• TASK
Exactly the lines from the opening of the records through the line containing "SMEAR_TO_BLOTCH = 3.3" should be copied, with both included.

• Rows from a 3D modeling dataset
------------------------------------------------------------------------

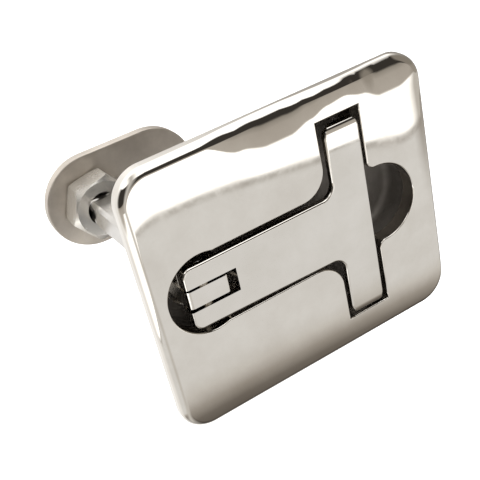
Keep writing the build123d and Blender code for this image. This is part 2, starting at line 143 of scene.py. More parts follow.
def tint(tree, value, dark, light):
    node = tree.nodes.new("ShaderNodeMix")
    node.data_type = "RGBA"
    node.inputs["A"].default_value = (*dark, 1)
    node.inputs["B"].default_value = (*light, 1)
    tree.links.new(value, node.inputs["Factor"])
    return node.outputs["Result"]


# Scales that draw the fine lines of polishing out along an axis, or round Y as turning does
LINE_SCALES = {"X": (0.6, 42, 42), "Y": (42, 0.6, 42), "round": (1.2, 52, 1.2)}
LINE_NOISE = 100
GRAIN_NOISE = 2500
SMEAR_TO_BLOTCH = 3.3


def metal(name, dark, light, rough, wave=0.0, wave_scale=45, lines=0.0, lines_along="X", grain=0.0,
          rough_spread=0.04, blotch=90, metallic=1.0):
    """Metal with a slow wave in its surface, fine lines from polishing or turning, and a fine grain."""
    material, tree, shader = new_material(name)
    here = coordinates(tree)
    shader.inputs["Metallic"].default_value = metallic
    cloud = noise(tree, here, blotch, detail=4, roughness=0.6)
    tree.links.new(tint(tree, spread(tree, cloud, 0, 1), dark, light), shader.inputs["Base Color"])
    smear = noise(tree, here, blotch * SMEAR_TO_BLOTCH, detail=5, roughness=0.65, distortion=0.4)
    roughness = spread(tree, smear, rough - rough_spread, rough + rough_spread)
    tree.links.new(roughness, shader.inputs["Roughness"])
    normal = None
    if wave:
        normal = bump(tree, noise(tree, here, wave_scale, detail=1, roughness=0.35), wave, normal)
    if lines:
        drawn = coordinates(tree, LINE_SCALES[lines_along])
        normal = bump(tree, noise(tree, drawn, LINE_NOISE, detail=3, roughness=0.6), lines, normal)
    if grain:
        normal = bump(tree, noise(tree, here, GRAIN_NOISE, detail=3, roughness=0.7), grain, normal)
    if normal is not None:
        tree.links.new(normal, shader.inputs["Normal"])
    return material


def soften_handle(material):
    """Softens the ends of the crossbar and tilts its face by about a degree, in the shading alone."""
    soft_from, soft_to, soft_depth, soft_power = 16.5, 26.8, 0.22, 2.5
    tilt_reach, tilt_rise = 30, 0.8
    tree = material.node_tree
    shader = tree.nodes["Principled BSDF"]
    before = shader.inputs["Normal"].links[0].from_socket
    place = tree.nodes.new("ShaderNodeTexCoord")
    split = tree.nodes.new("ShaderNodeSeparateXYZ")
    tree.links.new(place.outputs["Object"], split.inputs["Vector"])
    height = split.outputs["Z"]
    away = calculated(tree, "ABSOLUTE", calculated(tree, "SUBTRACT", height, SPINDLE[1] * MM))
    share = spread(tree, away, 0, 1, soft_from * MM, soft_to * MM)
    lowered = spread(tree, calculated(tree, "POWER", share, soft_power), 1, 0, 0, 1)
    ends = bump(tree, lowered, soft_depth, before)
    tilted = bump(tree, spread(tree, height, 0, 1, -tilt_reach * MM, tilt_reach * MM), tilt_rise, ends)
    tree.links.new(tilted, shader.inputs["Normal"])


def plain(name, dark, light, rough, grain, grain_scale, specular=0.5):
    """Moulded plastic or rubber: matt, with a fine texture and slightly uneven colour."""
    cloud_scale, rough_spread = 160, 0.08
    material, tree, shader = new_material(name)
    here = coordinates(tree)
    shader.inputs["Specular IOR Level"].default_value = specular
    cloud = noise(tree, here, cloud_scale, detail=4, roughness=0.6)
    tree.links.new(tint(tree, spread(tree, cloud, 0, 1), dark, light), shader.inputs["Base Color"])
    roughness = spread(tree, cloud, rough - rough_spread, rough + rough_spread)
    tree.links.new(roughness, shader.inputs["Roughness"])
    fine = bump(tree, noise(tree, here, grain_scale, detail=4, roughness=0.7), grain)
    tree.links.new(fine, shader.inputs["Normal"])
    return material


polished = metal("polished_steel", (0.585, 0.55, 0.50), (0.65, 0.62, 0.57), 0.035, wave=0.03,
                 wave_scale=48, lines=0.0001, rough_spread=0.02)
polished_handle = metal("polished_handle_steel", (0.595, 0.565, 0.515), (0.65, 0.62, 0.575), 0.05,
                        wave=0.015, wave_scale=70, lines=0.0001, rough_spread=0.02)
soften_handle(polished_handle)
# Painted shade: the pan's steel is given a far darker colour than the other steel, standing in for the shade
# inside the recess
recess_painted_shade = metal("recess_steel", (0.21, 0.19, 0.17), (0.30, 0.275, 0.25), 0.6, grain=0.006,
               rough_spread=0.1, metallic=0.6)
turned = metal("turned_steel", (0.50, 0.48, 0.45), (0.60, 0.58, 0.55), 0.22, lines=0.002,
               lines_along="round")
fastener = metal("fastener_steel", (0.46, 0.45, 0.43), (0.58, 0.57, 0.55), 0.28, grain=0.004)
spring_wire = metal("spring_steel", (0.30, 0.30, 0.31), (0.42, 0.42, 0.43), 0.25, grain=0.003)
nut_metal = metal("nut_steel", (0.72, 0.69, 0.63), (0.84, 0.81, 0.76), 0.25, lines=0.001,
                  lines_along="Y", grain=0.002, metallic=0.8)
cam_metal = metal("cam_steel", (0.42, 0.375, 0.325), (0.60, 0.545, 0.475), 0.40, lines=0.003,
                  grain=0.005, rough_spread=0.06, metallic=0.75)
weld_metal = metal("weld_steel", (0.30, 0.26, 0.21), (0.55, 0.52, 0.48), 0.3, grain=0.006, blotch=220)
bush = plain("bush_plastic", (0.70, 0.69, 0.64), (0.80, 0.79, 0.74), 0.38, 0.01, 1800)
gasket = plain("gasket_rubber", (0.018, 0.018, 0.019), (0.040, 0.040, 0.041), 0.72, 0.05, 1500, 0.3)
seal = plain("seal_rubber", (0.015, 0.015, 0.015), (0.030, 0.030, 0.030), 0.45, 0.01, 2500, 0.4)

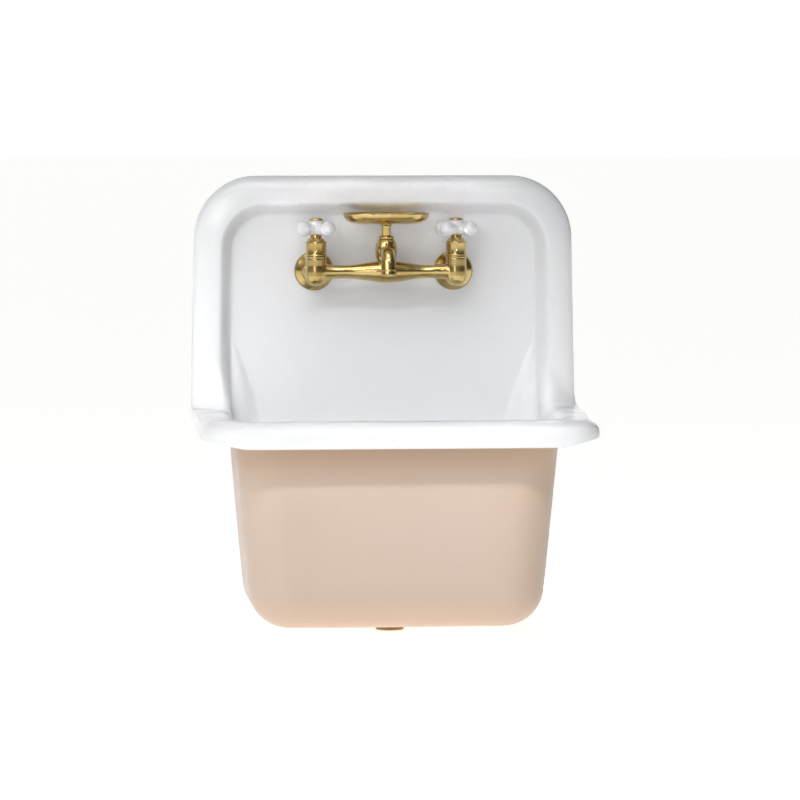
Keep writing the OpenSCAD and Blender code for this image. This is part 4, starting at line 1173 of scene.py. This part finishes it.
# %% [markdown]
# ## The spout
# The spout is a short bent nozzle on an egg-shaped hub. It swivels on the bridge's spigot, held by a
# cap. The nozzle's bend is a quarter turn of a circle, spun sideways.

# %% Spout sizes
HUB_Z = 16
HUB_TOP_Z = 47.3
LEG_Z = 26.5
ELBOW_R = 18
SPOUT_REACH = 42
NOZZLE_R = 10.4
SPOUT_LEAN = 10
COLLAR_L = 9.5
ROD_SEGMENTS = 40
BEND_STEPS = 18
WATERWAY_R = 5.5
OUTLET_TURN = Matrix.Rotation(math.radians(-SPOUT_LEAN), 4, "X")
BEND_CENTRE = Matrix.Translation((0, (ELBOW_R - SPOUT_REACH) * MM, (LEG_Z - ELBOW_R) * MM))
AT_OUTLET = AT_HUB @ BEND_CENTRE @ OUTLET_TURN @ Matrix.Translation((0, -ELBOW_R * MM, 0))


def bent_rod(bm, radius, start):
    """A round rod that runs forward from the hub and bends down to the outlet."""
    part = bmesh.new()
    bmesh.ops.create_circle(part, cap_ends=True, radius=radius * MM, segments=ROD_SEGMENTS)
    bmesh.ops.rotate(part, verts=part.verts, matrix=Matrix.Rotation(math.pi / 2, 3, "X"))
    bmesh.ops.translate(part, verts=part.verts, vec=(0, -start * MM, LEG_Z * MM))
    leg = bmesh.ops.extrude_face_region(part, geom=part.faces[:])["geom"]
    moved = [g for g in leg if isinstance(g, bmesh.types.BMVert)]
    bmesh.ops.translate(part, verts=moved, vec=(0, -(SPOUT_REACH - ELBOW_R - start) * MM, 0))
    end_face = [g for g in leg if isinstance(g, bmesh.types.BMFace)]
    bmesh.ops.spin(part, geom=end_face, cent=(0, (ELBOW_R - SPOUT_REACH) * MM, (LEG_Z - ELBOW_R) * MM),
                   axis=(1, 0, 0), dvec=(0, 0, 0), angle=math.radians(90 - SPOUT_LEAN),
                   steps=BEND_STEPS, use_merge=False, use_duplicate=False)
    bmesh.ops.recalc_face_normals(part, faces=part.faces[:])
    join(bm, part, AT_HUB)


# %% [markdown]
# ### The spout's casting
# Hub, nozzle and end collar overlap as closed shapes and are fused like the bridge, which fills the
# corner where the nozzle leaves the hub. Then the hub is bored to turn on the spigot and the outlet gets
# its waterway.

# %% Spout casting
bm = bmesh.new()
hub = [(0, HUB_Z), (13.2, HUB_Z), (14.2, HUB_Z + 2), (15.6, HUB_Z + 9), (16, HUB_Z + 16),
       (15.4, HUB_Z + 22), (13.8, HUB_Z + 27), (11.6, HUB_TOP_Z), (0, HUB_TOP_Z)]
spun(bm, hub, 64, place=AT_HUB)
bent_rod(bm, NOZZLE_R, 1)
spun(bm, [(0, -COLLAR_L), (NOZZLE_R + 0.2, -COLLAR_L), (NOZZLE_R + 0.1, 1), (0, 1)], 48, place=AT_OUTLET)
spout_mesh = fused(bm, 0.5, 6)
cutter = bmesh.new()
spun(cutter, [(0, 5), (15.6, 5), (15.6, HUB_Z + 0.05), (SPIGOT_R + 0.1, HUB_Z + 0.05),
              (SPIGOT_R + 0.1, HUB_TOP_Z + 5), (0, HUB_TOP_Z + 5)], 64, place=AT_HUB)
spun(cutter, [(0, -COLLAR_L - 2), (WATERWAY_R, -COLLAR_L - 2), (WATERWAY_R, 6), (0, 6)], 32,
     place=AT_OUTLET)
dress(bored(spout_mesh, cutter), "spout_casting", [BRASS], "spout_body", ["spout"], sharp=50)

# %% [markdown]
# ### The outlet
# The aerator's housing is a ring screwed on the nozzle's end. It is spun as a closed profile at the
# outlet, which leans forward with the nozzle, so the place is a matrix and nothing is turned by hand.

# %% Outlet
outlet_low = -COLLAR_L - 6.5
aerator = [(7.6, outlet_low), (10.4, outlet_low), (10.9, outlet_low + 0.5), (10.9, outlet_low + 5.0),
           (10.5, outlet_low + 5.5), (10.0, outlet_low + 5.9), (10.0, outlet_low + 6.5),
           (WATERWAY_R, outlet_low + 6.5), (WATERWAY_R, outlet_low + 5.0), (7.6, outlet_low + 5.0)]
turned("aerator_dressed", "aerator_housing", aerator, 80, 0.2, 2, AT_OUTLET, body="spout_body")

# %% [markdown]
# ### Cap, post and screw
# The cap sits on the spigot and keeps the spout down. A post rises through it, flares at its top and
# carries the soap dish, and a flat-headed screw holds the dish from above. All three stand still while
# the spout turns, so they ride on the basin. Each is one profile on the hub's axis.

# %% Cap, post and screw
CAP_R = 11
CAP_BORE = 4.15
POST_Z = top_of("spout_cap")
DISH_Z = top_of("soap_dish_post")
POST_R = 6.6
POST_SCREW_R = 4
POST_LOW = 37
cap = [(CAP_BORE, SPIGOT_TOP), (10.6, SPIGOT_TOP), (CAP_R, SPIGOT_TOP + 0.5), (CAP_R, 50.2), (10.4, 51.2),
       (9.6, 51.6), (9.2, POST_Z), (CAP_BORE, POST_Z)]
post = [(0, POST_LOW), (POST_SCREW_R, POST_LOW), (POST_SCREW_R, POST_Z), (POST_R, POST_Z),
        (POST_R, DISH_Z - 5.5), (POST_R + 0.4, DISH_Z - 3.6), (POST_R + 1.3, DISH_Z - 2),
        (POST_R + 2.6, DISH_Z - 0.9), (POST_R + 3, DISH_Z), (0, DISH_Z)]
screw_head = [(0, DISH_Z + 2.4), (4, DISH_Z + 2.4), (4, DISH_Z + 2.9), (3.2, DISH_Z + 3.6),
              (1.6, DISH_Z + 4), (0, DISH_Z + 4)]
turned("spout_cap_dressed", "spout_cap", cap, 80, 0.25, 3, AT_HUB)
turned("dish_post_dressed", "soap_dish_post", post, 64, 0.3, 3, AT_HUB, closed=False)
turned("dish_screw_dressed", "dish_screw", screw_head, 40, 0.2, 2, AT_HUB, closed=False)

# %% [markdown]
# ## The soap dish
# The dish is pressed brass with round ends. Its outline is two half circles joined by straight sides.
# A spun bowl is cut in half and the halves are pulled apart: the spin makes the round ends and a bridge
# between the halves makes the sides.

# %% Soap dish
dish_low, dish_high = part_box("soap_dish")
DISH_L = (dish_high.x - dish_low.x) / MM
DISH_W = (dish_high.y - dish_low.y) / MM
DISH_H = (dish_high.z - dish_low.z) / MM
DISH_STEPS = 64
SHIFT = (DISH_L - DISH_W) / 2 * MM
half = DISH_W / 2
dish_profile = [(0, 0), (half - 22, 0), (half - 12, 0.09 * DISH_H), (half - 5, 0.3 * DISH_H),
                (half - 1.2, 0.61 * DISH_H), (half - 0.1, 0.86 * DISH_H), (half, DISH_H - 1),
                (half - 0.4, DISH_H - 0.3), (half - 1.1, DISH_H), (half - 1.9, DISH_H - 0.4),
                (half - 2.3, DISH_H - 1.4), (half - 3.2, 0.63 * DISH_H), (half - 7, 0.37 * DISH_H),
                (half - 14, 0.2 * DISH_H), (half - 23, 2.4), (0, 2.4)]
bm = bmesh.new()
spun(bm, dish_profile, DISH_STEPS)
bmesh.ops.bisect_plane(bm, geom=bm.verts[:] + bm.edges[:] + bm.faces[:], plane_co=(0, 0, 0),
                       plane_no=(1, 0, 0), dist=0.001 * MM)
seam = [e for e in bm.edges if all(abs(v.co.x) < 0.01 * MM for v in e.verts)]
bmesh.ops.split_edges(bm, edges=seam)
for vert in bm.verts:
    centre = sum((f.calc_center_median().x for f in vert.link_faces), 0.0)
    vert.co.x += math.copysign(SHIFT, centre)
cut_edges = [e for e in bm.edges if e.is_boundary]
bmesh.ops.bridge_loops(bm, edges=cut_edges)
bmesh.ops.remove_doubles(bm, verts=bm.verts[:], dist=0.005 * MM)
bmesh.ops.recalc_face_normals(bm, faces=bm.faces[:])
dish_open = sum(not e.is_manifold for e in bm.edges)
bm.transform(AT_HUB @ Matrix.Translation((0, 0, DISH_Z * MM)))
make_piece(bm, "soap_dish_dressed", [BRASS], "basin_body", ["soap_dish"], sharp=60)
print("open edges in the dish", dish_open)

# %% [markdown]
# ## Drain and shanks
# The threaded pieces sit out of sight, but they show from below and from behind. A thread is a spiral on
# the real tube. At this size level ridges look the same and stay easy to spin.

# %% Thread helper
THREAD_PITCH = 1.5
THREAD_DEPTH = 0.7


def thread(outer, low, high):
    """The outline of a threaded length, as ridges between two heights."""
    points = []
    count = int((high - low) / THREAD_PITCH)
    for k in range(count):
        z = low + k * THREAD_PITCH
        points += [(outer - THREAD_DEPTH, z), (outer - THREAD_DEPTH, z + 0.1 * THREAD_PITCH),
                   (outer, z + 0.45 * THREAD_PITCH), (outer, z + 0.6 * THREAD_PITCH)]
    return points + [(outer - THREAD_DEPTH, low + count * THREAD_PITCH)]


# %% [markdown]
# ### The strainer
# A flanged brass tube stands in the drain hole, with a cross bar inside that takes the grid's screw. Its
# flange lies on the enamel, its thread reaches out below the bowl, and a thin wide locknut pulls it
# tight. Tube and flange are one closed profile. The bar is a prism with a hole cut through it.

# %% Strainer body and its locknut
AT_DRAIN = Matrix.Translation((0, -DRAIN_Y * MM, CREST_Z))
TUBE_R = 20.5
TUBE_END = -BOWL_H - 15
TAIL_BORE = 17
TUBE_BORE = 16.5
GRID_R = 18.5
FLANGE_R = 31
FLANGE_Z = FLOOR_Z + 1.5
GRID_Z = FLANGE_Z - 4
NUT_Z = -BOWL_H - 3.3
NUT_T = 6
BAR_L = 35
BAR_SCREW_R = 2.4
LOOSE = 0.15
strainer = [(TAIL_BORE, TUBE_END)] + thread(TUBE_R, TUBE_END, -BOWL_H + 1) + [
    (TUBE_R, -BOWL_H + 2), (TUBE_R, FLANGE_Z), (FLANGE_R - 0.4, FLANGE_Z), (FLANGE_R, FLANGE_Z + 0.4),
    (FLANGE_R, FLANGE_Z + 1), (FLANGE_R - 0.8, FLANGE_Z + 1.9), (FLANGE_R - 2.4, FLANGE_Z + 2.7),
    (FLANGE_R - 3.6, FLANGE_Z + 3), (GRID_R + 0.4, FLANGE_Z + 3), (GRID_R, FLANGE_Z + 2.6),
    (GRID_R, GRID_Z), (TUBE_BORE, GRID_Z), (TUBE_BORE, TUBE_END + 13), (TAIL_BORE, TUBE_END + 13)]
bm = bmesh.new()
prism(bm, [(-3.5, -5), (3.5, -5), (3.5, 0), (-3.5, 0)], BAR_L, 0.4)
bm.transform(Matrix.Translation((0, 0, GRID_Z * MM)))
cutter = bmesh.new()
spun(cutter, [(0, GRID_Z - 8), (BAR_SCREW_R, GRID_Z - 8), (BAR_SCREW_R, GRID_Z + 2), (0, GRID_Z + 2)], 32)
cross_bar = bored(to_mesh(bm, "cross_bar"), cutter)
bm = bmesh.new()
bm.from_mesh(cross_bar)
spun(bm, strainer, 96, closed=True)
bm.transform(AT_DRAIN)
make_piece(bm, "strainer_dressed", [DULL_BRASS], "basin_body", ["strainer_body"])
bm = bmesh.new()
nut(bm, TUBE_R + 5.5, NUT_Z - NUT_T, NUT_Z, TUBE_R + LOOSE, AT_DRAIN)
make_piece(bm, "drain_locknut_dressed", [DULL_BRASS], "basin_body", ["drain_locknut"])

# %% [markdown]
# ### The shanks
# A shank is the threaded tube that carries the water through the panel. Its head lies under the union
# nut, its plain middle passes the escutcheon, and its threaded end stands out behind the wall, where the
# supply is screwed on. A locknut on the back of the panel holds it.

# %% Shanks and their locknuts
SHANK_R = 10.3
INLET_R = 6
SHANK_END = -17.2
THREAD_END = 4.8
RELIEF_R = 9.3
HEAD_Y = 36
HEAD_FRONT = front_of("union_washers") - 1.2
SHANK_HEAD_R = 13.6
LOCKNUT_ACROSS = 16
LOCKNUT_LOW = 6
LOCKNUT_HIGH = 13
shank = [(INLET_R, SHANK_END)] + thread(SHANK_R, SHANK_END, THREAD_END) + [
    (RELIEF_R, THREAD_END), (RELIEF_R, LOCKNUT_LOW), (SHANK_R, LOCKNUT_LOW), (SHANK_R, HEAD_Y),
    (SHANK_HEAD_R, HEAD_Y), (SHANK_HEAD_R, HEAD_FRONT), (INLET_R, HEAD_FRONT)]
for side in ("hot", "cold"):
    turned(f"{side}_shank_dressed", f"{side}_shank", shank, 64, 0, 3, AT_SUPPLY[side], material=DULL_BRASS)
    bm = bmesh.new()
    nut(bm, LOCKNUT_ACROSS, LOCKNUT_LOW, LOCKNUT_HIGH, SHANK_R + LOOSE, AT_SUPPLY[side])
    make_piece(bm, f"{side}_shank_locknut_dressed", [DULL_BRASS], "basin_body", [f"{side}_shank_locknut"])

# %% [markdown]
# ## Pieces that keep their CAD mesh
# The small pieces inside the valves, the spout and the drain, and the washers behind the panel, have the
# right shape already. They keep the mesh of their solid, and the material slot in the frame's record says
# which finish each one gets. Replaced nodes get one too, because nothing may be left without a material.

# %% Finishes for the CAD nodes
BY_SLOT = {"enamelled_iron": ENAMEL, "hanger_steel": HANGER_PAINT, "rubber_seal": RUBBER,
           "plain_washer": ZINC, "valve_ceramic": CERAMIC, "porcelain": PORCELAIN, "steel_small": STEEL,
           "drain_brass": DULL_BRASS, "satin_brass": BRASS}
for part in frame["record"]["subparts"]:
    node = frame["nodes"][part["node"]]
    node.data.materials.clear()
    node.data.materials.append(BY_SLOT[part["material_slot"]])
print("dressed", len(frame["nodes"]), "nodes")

------------------------------------------------------------------------

• ANSWER IN FULL
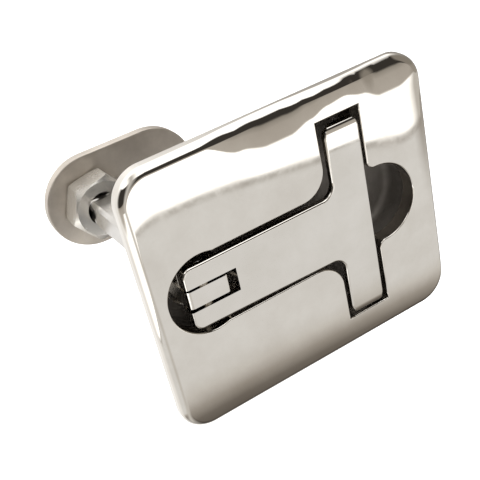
Keep writing the build123d and Blender code for this image. This is part 2, starting at line 143 of scene.py. More parts follow.
def tint(tree, value, dark, light):
    node = tree.nodes.new("ShaderNodeMix")
    node.data_type = "RGBA"
    node.inputs["A"].default_value = (*dark, 1)
    node.inputs["B"].default_value = (*light, 1)
    tree.links.new(value, node.inputs["Factor"])
    return node.outputs["Result"]


# Scales that draw the fine lines of polishing out along an axis, or round Y as turning does
LINE_SCALES = {"X": (0.6, 42, 42), "Y": (42, 0.6, 42), "round": (1.2, 52, 1.2)}
LINE_NOISE = 100
GRAIN_NOISE = 2500
SMEAR_TO_BLOTCH = 3.3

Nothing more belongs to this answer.